This Startup Is Transforming Plastic Waste Into Building Blocks – Using An Advanced Engineering Process


ByFusion, a Los Angeles-based startup has developed an innovative way of dealing with plastic trash. It turns it into useful and convenient construction blocks called “ByBlocks,” according to a report by CNN Business.

“You’d be astounded at the things that cannot be recycled, which is basically everything you touch … stuff like pens, toothbrushes,” ByFusion’s CEO, Heidi Kujawa, told CNN Business. “The interesting thing about our technology is we specifically, entirely designed our system around the low value, no value stuff, everything that can’t be recycled.”

She added that only two types of plastics can be recycled the rest goes to waste and cannot be rid of easily.

The company uses a machine called the Blocker System that changes the waste into building blocks in minutes through steam and compression. The greatest advantage is that the trash is not washed before use, as is the case in most recycling operations.

The Blockwer system takes the trash and breaks it into tiny pieces that can easily be merged together to make the blocks.

“We’ve modeled our ByBlocks around the dimensions of a hollow cement block.

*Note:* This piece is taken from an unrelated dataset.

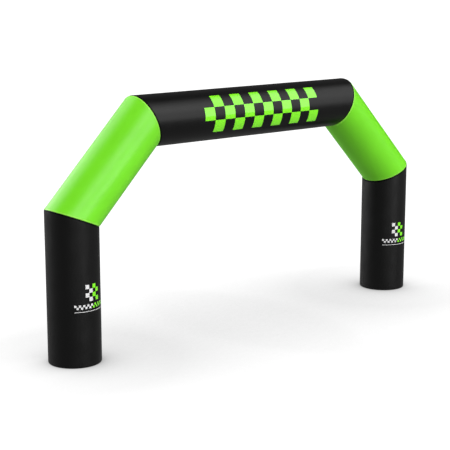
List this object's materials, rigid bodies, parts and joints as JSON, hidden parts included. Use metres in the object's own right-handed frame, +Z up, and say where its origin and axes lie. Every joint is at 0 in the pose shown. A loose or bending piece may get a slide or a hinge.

Each is a 16-inch by 8-inch by 8-inch unit,” said Kujawa.

The ByBlocks are vulnerable to sunlight. However, this can easily be solved by coating them in clear paint or pairing them with a mighty weather-resistant material.

Also, the processes for creating blocks are emissions-free.

“From the very beginning, we knew we wanted to be as carbon neutral as possible. So our block, our systems, and our manufacturing process is an all-electric, no emissions process today,” Kujawa said.

The company has an ambitious goal to recycle 100 million tons of plastic by 2030. To achieve this, 12 more Blockers are expected to be installed soon across the United States.

“Every community struggles with plastic waste,” Kujawa said. “Putting in a Blocker [System] is going to help reduce landfill, reduce greenhouse gas emissions, reduce transportation needs, all of that other good stuff.”